* OBJECTIVE *
Pull out every line below containing the word "context".

* INFORMATION SUPPLIED *

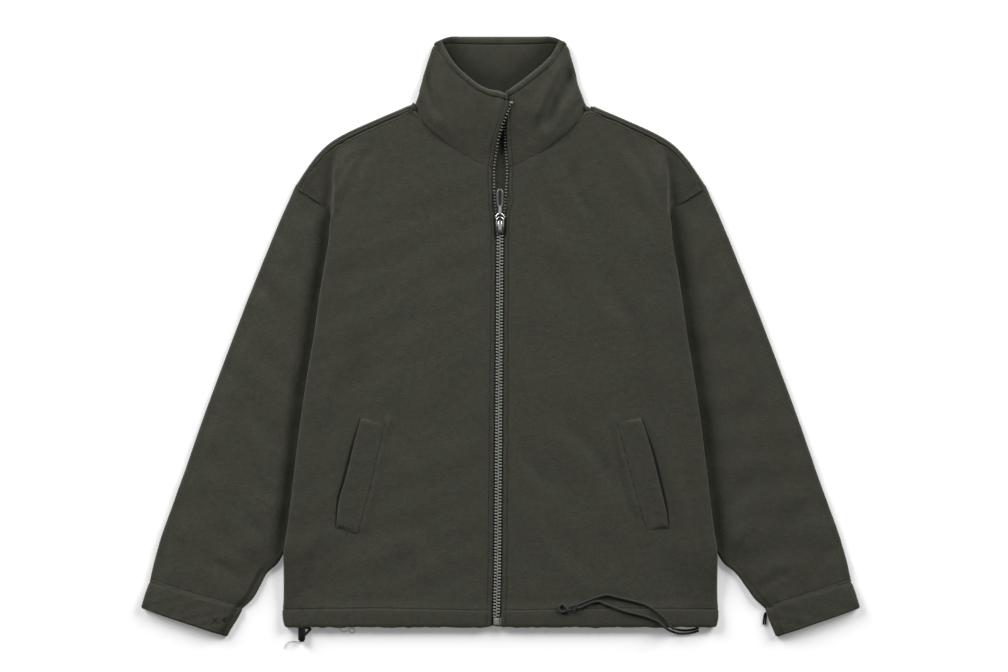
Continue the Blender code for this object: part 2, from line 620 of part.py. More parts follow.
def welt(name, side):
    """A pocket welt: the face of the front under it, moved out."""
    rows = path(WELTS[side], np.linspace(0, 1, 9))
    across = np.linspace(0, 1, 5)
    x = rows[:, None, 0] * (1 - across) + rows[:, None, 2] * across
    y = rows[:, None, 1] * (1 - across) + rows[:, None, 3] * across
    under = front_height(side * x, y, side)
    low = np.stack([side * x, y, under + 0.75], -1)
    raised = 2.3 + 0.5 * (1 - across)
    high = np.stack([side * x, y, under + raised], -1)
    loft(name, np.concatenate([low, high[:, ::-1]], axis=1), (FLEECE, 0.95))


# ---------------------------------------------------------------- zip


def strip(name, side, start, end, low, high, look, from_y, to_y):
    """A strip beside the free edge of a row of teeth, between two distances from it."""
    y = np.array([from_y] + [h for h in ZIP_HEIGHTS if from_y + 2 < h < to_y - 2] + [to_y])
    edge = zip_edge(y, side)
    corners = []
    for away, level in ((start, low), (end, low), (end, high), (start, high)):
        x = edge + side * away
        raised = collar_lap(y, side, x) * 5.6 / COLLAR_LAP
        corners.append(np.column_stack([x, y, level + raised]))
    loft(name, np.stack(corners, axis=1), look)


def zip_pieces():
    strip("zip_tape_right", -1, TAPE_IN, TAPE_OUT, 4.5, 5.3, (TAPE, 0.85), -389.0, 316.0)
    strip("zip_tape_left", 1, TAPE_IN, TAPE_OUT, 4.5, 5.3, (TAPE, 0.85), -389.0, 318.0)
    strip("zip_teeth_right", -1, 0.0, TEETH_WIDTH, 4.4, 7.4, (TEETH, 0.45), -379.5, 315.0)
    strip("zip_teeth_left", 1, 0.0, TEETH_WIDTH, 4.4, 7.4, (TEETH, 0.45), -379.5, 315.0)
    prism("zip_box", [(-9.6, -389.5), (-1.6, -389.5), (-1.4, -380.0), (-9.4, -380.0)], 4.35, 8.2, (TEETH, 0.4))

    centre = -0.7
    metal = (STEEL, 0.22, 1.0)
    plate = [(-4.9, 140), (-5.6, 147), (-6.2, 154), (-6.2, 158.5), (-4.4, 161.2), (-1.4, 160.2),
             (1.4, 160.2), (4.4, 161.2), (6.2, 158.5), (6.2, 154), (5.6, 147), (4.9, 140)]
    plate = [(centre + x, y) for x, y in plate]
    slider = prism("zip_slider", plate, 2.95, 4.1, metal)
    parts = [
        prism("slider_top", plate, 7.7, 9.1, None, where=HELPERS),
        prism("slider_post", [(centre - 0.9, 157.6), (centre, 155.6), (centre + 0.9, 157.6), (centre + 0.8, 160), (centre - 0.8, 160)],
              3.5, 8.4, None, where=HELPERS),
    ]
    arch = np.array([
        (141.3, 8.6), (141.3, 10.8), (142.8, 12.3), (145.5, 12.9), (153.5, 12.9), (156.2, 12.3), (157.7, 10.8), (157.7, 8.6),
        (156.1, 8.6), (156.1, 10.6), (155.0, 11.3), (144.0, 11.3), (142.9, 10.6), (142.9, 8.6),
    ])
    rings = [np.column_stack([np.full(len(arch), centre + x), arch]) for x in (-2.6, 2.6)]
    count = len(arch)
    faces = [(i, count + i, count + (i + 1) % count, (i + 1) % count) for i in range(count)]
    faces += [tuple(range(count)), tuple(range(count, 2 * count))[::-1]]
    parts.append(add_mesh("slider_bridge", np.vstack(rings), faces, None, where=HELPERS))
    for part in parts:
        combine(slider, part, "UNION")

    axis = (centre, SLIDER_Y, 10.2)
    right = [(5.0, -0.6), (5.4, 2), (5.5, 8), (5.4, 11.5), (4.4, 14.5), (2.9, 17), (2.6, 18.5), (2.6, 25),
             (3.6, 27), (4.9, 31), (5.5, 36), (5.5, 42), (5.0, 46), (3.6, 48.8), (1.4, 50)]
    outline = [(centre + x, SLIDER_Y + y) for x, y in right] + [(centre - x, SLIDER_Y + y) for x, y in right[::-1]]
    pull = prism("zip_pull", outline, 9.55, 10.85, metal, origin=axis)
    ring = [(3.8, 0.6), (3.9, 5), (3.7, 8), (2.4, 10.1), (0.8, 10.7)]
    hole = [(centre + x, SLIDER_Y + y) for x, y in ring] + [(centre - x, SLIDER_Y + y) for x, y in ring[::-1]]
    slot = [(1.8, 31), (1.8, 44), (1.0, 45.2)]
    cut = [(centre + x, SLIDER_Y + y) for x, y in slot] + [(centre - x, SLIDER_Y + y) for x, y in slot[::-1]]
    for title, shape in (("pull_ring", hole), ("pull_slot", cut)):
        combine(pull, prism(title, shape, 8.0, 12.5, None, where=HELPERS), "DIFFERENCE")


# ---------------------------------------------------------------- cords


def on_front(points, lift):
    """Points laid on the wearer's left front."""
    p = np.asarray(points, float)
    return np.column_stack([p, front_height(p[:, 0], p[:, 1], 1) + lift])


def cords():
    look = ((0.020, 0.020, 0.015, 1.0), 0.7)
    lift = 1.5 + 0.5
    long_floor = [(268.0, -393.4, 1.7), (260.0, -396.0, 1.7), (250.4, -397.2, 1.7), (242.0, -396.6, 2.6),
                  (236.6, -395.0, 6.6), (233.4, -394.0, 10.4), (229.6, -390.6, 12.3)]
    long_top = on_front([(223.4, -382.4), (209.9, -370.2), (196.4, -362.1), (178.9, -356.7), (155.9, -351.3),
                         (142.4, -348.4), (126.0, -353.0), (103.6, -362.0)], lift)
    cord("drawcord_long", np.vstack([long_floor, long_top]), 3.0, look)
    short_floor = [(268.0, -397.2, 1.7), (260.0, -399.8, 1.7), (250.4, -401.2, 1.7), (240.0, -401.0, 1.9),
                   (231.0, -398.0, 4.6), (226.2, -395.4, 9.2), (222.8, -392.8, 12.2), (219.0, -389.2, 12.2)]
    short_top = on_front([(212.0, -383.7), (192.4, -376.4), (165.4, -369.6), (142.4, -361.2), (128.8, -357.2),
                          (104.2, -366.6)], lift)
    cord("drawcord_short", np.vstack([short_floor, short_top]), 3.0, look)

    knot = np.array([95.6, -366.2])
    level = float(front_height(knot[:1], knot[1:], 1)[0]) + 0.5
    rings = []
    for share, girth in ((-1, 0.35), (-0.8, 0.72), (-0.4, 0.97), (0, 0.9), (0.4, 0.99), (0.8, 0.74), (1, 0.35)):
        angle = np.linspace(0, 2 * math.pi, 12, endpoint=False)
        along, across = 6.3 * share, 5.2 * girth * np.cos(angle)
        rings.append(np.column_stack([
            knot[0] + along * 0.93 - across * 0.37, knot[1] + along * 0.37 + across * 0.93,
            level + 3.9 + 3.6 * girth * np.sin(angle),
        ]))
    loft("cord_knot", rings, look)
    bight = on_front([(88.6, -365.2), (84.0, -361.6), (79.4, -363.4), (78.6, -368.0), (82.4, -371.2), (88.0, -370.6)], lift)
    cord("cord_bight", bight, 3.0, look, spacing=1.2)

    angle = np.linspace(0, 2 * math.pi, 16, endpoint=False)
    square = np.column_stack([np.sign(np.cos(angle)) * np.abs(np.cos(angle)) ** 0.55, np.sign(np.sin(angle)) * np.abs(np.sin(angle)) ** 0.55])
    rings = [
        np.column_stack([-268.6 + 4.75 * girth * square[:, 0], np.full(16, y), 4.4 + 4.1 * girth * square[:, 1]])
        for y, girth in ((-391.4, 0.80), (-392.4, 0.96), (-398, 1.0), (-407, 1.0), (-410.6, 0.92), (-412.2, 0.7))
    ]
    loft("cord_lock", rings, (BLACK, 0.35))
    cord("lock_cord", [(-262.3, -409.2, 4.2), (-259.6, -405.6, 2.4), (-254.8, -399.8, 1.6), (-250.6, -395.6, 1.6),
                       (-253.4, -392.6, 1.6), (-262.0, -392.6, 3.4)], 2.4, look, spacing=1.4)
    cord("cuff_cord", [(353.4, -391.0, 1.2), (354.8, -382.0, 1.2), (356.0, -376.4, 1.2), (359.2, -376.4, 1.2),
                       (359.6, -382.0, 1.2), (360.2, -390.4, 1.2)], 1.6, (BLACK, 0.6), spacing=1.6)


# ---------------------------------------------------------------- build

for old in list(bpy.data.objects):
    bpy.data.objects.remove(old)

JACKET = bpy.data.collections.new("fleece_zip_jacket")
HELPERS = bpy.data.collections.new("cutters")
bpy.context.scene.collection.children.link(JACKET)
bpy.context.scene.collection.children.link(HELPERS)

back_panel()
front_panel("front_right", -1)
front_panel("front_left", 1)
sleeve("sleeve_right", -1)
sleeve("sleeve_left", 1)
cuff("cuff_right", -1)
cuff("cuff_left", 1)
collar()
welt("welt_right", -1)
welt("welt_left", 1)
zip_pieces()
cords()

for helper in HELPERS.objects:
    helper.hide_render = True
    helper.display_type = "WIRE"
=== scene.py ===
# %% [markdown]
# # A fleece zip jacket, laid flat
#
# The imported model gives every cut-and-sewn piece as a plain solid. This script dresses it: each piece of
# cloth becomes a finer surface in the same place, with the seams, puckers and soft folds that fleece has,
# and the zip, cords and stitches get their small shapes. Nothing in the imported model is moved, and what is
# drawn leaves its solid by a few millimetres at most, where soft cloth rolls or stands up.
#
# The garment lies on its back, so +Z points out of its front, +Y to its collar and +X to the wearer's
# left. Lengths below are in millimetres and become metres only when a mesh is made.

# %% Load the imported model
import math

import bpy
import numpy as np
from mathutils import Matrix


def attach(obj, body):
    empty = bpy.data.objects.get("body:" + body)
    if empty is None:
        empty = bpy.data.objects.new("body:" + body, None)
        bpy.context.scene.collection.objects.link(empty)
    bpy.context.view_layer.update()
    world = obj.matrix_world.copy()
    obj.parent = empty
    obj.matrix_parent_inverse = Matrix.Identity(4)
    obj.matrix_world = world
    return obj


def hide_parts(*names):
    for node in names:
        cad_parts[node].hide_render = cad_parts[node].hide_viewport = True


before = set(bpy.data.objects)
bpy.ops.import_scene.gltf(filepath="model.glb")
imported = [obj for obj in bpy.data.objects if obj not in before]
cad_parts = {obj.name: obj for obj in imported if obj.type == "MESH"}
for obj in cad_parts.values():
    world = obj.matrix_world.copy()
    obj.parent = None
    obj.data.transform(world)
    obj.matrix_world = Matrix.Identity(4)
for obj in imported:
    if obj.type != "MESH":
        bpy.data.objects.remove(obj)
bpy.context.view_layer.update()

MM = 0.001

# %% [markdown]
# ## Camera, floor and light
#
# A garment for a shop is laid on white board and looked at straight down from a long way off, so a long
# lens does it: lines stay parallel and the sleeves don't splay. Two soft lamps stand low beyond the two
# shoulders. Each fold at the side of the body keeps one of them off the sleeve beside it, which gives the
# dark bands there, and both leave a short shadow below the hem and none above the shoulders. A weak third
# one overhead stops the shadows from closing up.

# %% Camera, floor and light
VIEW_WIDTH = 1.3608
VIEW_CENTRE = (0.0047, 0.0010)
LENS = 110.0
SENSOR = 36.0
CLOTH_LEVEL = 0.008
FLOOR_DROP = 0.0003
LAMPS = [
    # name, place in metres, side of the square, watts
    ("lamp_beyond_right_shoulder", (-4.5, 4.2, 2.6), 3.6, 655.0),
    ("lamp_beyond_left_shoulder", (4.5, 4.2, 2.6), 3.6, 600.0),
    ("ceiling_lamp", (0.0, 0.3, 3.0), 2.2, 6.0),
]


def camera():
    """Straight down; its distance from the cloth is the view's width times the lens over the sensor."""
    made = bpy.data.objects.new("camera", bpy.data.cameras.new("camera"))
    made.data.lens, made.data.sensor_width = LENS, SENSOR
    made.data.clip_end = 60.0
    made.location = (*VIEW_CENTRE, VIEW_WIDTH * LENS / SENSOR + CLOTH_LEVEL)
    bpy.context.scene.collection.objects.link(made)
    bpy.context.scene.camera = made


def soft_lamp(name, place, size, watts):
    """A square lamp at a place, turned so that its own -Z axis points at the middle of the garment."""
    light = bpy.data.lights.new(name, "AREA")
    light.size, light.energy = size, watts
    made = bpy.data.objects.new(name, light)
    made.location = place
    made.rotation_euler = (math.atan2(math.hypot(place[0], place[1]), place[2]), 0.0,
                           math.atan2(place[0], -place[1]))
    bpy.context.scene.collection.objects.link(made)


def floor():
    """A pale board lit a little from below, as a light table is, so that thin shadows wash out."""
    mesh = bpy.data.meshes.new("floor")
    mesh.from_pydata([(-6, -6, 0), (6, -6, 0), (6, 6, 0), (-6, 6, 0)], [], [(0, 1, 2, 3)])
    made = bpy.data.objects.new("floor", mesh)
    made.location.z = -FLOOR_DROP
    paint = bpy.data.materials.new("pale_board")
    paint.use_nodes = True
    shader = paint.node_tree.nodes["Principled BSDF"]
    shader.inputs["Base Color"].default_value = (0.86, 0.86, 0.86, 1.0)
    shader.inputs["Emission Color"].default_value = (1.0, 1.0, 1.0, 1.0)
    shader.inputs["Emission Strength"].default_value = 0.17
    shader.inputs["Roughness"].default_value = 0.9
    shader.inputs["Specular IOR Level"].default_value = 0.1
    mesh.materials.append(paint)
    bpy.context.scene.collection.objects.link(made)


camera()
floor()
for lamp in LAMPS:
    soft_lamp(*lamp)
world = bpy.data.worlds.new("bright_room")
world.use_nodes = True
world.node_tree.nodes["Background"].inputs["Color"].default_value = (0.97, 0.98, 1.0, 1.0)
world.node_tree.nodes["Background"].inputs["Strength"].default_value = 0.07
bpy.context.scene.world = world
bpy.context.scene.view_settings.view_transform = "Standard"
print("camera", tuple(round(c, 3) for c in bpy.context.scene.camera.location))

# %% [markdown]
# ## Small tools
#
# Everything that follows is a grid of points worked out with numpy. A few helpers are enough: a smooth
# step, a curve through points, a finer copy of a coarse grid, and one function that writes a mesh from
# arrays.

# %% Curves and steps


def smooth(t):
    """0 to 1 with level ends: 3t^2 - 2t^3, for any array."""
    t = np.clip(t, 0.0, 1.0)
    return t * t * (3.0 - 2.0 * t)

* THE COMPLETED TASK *
bpy.context.scene.collection.children.link(JACKET)
bpy.context.scene.collection.children.link(HELPERS)
        bpy.context.scene.collection.objects.link(empty)
    bpy.context.view_layer.update()
bpy.context.view_layer.update()
    bpy.context.scene.collection.objects.link(made)
    bpy.context.scene.camera = made
    bpy.context.scene.collection.objects.link(made)
    bpy.context.scene.collection.objects.link(made)
bpy.context.scene.world = world
bpy.context.scene.view_settings.view_transform = "Standard"
print("camera", tuple(round(c, 3) for c in bpy.context.scene.camera.location))